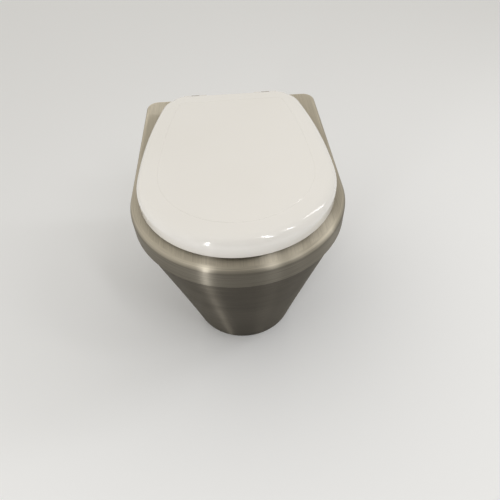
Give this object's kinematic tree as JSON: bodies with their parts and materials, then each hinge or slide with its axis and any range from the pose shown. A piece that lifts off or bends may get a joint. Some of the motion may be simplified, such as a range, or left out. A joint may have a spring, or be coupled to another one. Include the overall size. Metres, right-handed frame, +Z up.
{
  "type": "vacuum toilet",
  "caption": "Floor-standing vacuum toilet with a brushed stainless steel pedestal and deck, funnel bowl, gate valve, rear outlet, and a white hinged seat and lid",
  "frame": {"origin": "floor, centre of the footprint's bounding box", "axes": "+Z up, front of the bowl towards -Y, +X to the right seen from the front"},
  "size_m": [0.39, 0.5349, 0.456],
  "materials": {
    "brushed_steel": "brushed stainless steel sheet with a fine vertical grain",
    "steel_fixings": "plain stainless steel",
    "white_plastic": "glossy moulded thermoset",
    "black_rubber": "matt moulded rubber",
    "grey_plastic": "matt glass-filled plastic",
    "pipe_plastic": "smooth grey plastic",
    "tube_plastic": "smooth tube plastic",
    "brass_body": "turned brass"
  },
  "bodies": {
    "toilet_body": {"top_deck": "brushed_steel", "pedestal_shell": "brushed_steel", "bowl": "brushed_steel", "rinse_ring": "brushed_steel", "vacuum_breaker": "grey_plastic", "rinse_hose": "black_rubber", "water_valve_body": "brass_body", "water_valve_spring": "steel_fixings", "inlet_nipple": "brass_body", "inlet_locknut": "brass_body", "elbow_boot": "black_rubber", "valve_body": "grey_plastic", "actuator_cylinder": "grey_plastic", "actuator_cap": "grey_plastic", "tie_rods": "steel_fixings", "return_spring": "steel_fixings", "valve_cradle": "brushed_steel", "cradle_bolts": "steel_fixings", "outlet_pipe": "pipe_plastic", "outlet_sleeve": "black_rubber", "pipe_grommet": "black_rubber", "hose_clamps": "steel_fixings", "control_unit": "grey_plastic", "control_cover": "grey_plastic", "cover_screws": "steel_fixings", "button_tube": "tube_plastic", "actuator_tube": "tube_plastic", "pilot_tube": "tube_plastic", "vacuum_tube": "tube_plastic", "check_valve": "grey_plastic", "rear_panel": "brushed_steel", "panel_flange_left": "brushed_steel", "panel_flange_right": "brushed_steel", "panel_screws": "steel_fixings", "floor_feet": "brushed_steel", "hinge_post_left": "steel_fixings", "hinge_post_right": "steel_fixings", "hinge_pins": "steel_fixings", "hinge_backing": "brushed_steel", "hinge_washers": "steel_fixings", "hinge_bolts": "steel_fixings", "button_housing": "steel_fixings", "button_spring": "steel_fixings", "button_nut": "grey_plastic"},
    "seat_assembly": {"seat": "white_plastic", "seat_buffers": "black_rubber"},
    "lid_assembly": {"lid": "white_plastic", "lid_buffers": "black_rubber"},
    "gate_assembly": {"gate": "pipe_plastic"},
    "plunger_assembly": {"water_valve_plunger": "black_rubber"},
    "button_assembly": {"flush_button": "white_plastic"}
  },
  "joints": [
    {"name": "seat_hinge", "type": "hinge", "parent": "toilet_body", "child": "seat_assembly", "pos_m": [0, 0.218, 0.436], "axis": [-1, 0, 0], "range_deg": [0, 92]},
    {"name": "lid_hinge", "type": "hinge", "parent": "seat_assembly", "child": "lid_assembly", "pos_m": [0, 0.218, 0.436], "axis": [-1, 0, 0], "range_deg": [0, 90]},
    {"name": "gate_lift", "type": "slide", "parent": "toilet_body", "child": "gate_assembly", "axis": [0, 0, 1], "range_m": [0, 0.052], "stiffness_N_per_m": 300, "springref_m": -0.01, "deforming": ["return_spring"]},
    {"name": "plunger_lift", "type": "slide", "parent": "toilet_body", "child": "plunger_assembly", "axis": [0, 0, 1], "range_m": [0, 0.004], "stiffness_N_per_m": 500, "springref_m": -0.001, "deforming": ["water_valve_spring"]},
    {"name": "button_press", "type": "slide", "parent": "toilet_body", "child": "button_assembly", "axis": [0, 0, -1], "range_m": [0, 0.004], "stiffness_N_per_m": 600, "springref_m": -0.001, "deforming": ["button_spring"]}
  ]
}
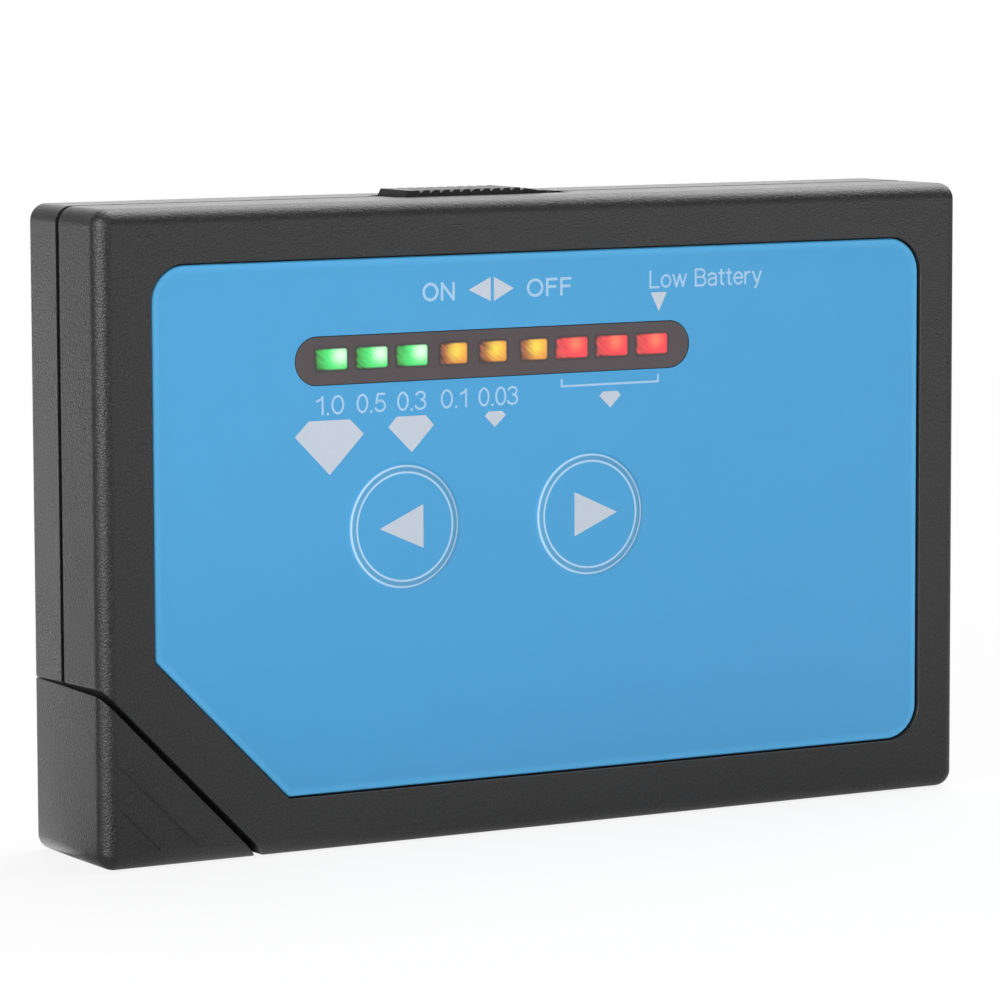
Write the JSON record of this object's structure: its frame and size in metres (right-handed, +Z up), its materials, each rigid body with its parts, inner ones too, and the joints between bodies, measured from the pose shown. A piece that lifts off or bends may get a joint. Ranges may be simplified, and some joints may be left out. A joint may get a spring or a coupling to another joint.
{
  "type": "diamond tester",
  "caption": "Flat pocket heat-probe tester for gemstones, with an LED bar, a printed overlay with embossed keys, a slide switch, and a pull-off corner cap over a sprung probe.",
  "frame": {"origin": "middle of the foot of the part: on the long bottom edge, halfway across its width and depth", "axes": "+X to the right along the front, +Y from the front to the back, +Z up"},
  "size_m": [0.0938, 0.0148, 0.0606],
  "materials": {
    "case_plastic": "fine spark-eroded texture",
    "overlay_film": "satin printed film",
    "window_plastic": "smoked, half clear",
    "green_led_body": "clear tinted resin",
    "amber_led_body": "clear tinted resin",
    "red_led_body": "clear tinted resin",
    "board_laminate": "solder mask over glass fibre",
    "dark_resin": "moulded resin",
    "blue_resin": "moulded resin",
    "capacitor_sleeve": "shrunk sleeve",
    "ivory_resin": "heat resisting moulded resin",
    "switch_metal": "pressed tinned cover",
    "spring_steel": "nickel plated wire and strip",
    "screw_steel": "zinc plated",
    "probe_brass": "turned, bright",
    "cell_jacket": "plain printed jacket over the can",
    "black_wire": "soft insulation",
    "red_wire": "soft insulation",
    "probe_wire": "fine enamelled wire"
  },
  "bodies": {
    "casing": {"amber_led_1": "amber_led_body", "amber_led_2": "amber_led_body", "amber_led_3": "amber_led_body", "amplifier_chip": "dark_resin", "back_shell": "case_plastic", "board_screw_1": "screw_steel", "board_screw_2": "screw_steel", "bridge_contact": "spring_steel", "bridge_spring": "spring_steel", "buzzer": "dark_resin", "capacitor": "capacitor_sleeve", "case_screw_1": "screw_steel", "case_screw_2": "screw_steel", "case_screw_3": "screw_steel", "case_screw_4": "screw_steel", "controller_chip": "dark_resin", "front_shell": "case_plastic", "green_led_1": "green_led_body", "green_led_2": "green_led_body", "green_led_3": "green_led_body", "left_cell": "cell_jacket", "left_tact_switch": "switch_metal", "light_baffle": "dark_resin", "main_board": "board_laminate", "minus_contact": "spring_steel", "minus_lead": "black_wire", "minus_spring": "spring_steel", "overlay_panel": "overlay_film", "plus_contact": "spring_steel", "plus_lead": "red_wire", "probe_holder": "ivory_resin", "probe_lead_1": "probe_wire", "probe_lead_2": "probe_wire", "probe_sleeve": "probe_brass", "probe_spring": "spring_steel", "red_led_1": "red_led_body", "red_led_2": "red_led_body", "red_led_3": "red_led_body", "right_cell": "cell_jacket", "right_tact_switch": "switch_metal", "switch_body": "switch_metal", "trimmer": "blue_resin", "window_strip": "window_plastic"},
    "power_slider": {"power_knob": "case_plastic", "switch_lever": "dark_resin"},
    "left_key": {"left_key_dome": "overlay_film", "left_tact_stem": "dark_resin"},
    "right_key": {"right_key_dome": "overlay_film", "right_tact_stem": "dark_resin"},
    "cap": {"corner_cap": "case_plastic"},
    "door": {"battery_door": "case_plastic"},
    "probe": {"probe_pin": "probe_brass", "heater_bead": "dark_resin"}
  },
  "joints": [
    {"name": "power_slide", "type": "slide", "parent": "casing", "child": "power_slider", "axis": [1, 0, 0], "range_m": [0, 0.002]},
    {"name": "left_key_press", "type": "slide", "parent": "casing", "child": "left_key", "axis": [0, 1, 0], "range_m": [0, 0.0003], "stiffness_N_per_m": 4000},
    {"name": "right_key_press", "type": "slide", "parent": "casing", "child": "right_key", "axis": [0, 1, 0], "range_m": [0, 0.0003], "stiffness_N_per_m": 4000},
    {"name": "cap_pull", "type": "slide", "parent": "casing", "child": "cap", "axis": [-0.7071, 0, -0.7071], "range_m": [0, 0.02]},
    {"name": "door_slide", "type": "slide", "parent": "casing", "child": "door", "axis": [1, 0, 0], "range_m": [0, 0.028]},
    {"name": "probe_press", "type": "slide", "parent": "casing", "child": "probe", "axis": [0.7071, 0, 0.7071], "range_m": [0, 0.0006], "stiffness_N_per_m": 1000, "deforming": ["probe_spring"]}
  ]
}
○ ○ ○ ○ ○
• [TASK] Which lines above contain the word "object"? Copy each of them.

• [THE COMPLETED TASK]
Give this object's kinematic tree as JSON: bodies with their parts and materials, then each hinge or slide with its axis and any range from the pose shown. A piece that lifts off or bends may get a joint. Some of the motion may be simplified, such as a range, or left out. A joint may have a spring, or be coupled to another one. Include the overall size. Metres, right-handed frame, +Z up.
Write the JSON record of this object's structure: its frame and size in metres (right-handed, +Z up), its materials, each rigid body with its parts, inner ones too, and the joints between bodies, measured from the pose shown. A piece that lifts off or bends may get a joint. Ranges may be simplified, and some joints may be left out. A joint may get a spring or a coupling to another joint.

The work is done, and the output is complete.